STRETCH: Scalable and elastic deterministic streaming analysis with virtual shared-nothing parallelism
Paper in proceedings, 2019
Despite the established scientific knowledge on efficient parallel and elastic data stream processing, it is challenging to combine generality and high level of abstraction (targeting ease of use) with fine-grained processing aspects (targeting efficiency) in stream processing frameworks. Towards this goal, we propose STRETCH, a framework that aims at guaranteeing (i) high efficiency in throughput and latency of stateful analysis and (ii) fast elastic reconfigurations (without requiring state transfer) for intra-node streaming applications.

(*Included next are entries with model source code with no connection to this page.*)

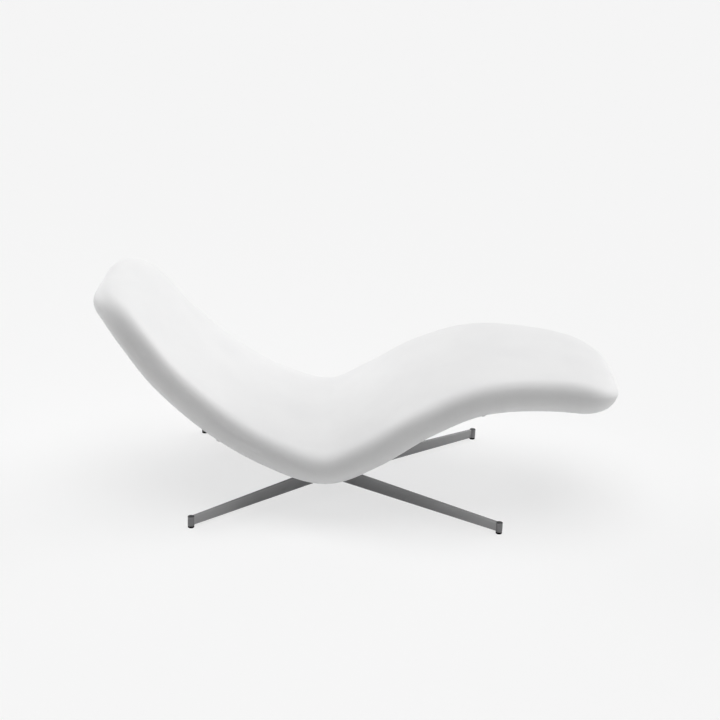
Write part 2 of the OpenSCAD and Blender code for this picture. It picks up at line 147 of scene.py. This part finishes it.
def body_skin():
    """Grid of the body's skin. Ring by ring, the plan's half width is the station's, less the
    rounded corner near an end. Over the top, from right to left, the skin rises from the edge by
    the upper rounding plus a shallow crown, and back underneath it falls by the station's lower
    rounding, both along the side line's normal and by the distance in from the plan's outline."""
    u = ring_places()[:, None]
    e, corner, left = from_ends(u)
    w = smooth(half_widths, u)
    edge = w - np.where(e < corner, corner - np.sqrt(np.maximum(0, corner**2 - (corner - e) ** 2)), 0)
    belly = smooth(bellies, u)
    near = belly * (1 - np.cos(np.linspace(0, math.pi / 2, rim_points)))
    half = np.concatenate([edge - near, (edge - belly) * np.linspace(1, 0, flat_points)[1:]], axis=1)
    y = np.concatenate([-half, half[:, -2::-1], half[:, 1:], -half[:, -2:0:-1]], axis=1)
    top = np.arange(y.shape[1]) < 2 * half.shape[1] - 1
    lean = np.hypot(corner - e, np.abs(y) - (w - corner))
    inset = np.where((e < corner) & (np.abs(y) > w - corner), corner - lean,
                     np.minimum(e, w - np.abs(y)))
    share = np.divide(y, edge)
    bow = crown * (1 - share**2) * rolled(e, corner) / corner
    rise = np.where(top, eased(inset, top_round, top_run) * left + bow, -rolled(inset, belly))
    at = smooth(stations, u[:, 0])[:, None] + rise[..., None] * upward(u[:, 0])[:, None]
    return np.stack([axis_x + at[..., 0], y, at[..., 1]], -1)


def shells(name, grids, capped=True, crease=40, **lays):
    """A mesh object from grids of points. Each row of a grid is one closed ring, neighbouring rings
    join by four-sided faces, and a capped grid has its first and last ring filled. Each lay is a
    vector that every point carries, by which a pattern follows the surface. Points that fall
    together are merged, the faces point outwards, and edges sharper than the crease stay sharp."""
    points, faces, start = [], [], 0
    for grid in grids:
        rows, count = grid.shape[:2]
        i, j = np.meshgrid(np.arange(rows - 1), np.arange(count), indexing="ij")
        k = (j + 1) % count
        quads = np.stack([i * count + j, i * count + k, (i + 1) * count + k, (i + 1) * count + j], -1)
        faces += (start + quads.reshape(-1, 4)).tolist()
        if capped:
            first = start + np.arange(count)
            faces += [first[::-1].tolist(), (first + (rows - 1) * count).tolist()]
        points.append(grid.reshape(-1, 3))
        start += rows * count
    mesh = bpy.data.meshes.new(name)
    mesh.from_pydata(np.concatenate(points), [], faces)
    for key, rows in lays.items():
        data = np.concatenate([row.reshape(-1, 3) for row in rows]).astype(np.float32)
        mesh.attributes.new(key, "FLOAT_VECTOR", "POINT").data.foreach_set("vector", data.ravel())
    made = bmesh.new()
    made.from_mesh(mesh)
    bmesh.ops.remove_doubles(made, verts=made.verts, dist=1e-6)
    bmesh.ops.recalc_face_normals(made, faces=made.faces)
    made.to_mesh(mesh)
    made.free()
    mesh.polygons.foreach_set("use_smooth", np.ones(len(mesh.polygons), bool))
    mesh.set_sharp_from_angle(angle=math.radians(crease))
    piece = bpy.data.objects.new(name, mesh)
    bpy.context.scene.collection.objects.link(piece)
    return piece


class Wire:
    """An output socket of a finish. A sum, difference or product of it and another wire or a
    number adds the Math node for it."""

    def __init__(self, finish, socket):
        self.finish, self.socket = finish, socket

    def joined(self, operation, first, second):
        """A Math node of two wires or numbers."""
        return self.finish.node("ShaderNodeMath", {"operation": operation}, {0: first, 1: second})

    def __add__(self, other):
        return self.joined("ADD", self, other)

    def __radd__(self, other):
        return self.joined("ADD", other, self)

    def __rsub__(self, other):
        return self.joined("SUBTRACT", other, self)

    def __mul__(self, other):
        return self.joined("MULTIPLY", self, other)

    def __rmul__(self, other):
        return self.joined("MULTIPLY", other, self)


class Finish:
    """A surface finish: a Principled shader with its uniform values set on its own sockets, and
    the nodes that vary its colour, roughness and relief over the piece."""

    def __init__(self, name, **uniform):
        self.material = bpy.data.materials.new(name)
        self.material.use_nodes = True
        self.tree = self.material.node_tree
        self.shader = self.tree.nodes["Principled BSDF"]
        for key, value in uniform.items():
            self.shader.inputs[key.replace("_", " ")].default_value = value

    def node(self, kind, settings, inputs, output=0):
        """Adds a node: its settings first, then the values or wires of its sockets."""
        made = self.tree.nodes.new(kind)
        for key, value in settings.items():
            setattr(made, key, value)
        for key, value in inputs.items():
            if isinstance(value, Wire):
                self.tree.links.new(value.socket, made.inputs[key])
            else:
                made.inputs[key].default_value = value
        return Wire(self, made.outputs[output])

    def carried(self, lay):
        """What each point of the piece carries under a name."""
        return self.node("ShaderNodeAttribute", {"attribute_name": lay}, {}, "Vector")

    def part(self, vector, axis):
        """One of a vector's three parts."""
        return self.node("ShaderNodeSeparateXYZ", {}, {0: vector}, axis)

    def level(self):
        """1 on a level face, 0 on an upright one: the square of the normal's upright part."""
        up = self.part(self.node("ShaderNodeNewGeometry", {}, {}, "Normal"), "Z")
        return up * up

    def place(self, scale, lay=None):
        """Object coordinates, or the piece's own lay, stretched by a scale in marks per metre."""
        source = self.carried(lay) if lay else self.node("ShaderNodeTexCoord", {}, {}, "Object")
        return self.node("ShaderNodeMapping", {}, {"Vector": source, "Scale": scale})

    def noise(self, scale, detail, rough=0.5, lay=None):
        """Noise from 0 to 1 with so many marks per metre along each direction."""
        return self.node("ShaderNodeTexNoise", {}, {
            "Vector": self.place(scale, lay), "Scale": 1.0, "Detail": detail, "Roughness": rough})

    def blend(self, share, low, high):
        """A colour between two, by a share from 0 to 1."""
        return self.node("ShaderNodeMix", {"data_type": "RGBA"}, {0: share, 6: low, 7: high}, 2)

    def ramp(self, value, low, high):
        """0 below low, 1 above high, and a straight run between."""
        return self.node("ShaderNodeMapRange", {}, {0: value, 1: low, 2: high})

    def wear(self, colour, roughness, relief, depth, strength):
        """Leads the varying colour, roughness and relief into the shader, and returns the material.
        The relief's depth is in metres, and its strength is from 0 to 1."""
        bump = self.node("ShaderNodeBump", {}, {
            "Strength": strength, "Distance": depth, "Height": relief})
        for name, wire in (("Base Color", colour), ("Roughness", roughness), ("Normal", bump)):
            self.tree.links.new(wire.socket, self.shader.inputs[name])
        return self.material


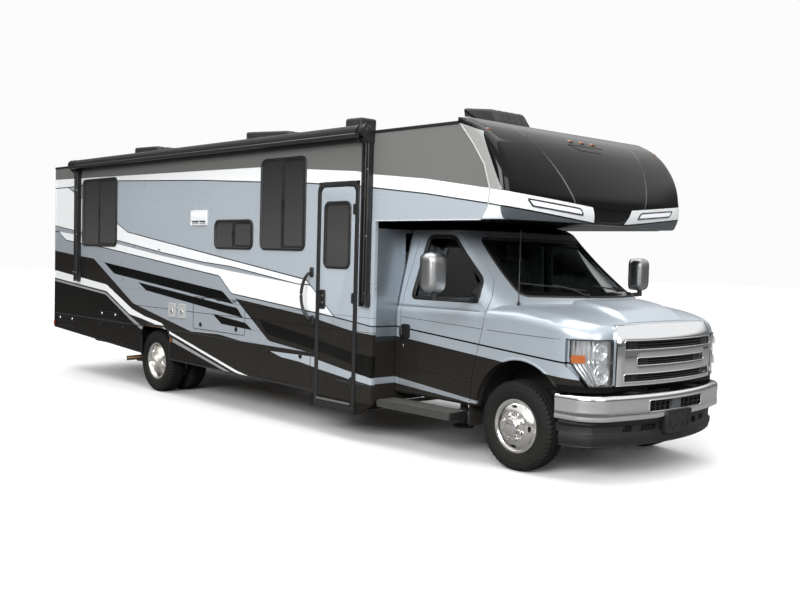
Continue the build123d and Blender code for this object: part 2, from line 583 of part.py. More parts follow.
# lamps: five clearance lamps on the cap, side markers, tail lamps
lamps = []
for y in (-1190, -160, 0, 160, 1190):
    x = -200 if abs(y) > 500 else -172
    lamps.append(slab(x - 60, x + 28, y - 38, y + 38, 2748, 2788))
for side in (-1, 1):
    y0, y1 = sorted((side * coach_half, side * (coach_half + 16)))
    lamps.append(slab(-5085, -5035, y0, y1, 635, 690))
    lamps.append(slab(coach_rear + 2, coach_rear + 50, y0, y1, 600, 680))
    t0, t1 = sorted((side * 1090, side * 1190))
    lamps.append(slab(coach_rear - 22, coach_rear, t0, t1, 880, 1240))
    lamps.append(slab(coach_rear - 16, coach_rear, t0, t1, 2700, 2735))
for y in (-120, 0, 120):
    lamps.append(slab(coach_rear - 16, coach_rear, y - 40, y + 40, 2730, 2765))
pieces["lamps"] = joined(lamps) - cap_volume(0)

# rear bumper with hitch receiver, running boards, mud flaps
pin_radius = 8
hitch_half, hitch_low, hitch_high = 32, 520, 584
bumper_rear = slab(-8470, -8411, -1240, 1240, 600, 690)
bumper_rear += slab(-8485, -8150, -hitch_half, hitch_half, hitch_low, hitch_high)
bumper_rear -= slab(-8500, -8160, -25.4, 25.4, hitch_low + 6.6, hitch_high - 6.6)
bumper_rear += slab(-8440, -8411, -60, 60, hitch_high, 605)
bumper_rear -= Pos(-8420, 0, (hitch_low + hitch_high) / 2) * Rot(90, 0, 0) * Cylinder(pin_radius, 200)
pieces["rear_bumper"] = bumper_rear - pieces["wall_rear"] - pieces["frame_rails"]

board = rounded_side(-1420, -500, 365, 430, 20, -1235, -1010)
board += slab(-1300, -1270, -1015, -440, 395, 425) + slab(-650, -620, -1015, -440, 395, 425)
board += slab(-1300, -1270, -rail_out, -rail_in, 395, rail_low)
board += slab(-650, -620, -rail_out, -rail_in, 395, rail_low)
board -= pieces["front_axle"]
pieces["running_boards"] = board + other_side(board)

flap = slab(-506, -496, -985, -620, 300, 640)
pieces["mud_flaps"] = (flap + other_side(flap)) - outer_cab

os.makedirs("parts", exist_ok=True)
for name, shape in pieces.items():
    solids = [solid.moved(Location((-origin_x, 0, 0))) for solid in shape.solids()]
    export_step(solids[0] if len(solids) == 1 else Compound(children=solids), f"parts/{name}.step")
print(len(pieces), "pieces")
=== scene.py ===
import math
import bmesh
import bpy
from mathutils import Matrix, Vector
from mathutils.bvhtree import BVHTree


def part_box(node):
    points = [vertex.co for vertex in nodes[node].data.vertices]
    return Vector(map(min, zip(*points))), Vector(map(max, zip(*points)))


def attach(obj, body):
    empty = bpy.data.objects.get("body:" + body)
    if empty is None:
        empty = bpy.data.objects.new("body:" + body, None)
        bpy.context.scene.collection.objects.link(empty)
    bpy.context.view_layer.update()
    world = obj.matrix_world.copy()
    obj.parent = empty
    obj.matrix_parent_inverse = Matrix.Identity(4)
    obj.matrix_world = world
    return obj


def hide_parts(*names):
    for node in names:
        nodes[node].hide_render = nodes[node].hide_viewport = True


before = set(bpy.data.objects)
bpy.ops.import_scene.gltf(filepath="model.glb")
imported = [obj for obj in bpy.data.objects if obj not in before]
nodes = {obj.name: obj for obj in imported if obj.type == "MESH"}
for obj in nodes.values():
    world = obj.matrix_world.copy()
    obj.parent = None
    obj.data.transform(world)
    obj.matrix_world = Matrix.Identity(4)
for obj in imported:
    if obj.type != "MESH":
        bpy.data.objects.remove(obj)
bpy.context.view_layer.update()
lowTyre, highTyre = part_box("tyre_front_right")
frontX = (lowTyre.x + highTyre.x) / 2          # front axle; every x below is measured from it, in metres
print("frame loaded,", len(nodes), "nodes, front axle at", round(frontX, 3))


# shapes are (points, faces, material numbers), and pieces are made from them
def grid(rows, closeRows=False, closeRow=True, mat=0):
    width = len(rows[0])
    points = [Vector(p) for row in rows for p in row]
    faces = []
    for i in range(len(rows) - (0 if closeRows else 1)):
        for j in range(width - (0 if closeRow else 1)):
            a, b = i * width, ((i + 1) % len(rows)) * width
            k = (j + 1) % width
            faces.append((a + j, a + k, b + k, b + j))
    return points, faces, [mat] * len(faces)


def capped(shape, width, mat=0):
    points, faces, mats = shape
    last = len(points) - width
    ends = [tuple(range(width))[::-1], tuple(range(last, len(points)))]
    return points, faces + ends, mats + [mat, mat]


def joined(*shapes):
    points, faces, mats = [], [], []
    for p, f, m in shapes:
        base = len(points)
        points += p
        faces += [tuple(i + base for i in face) for face in f]
        mats += m
    return points, faces, mats


def moved(shape, matrix):
    return [matrix @ p for p in shape[0]], shape[1], shape[2]


def painted(shape, mat):
    return shape[0], shape[1], [mat] * len(shape[1])


def prism(outline, axis, low, high, mat=0):      # outline is in the two other axes, in x, y, z order
    place = {"x": lambda a, b, c: (c, a, b), "y": lambda a, b, c: (a, c, b), "z": lambda a, b,
             c: (a, b, c)}[axis]
    rows = [[place(a, b, c) for a, b in outline] for c in (low, high)]
    return capped(grid(rows, mat=mat), len(outline), mat)


def box(x0, x1, y0, y1, z0, z1, mat=0):
    return prism([(x0, y0), (x1, y0), (x1, y1), (x0, y1)], "z", z0, z1, mat)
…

To achieve these, we introduce virtual shared-nothing parallelization and propose a scheme to implement it in STRETCH, enabling users to leverage parallelization techniques while also taking advantage of shared-memory synchronization, which has been proven to boost the scaling-up of streaming applications while supporting determinism. We provide a fully-implemented prototype and, together with a thorough evaluation, correctness proofs for its underlying claims supporting determinism and a model (also validated empirically) of virtual shared-nothing and pure shared-nothing scalability behavior. As we show, STRETCH can match the throughput and latency figures of the front of state-of-the-art solutions, while also achieving fast elastic reconfigurations (taking only a few milliseconds).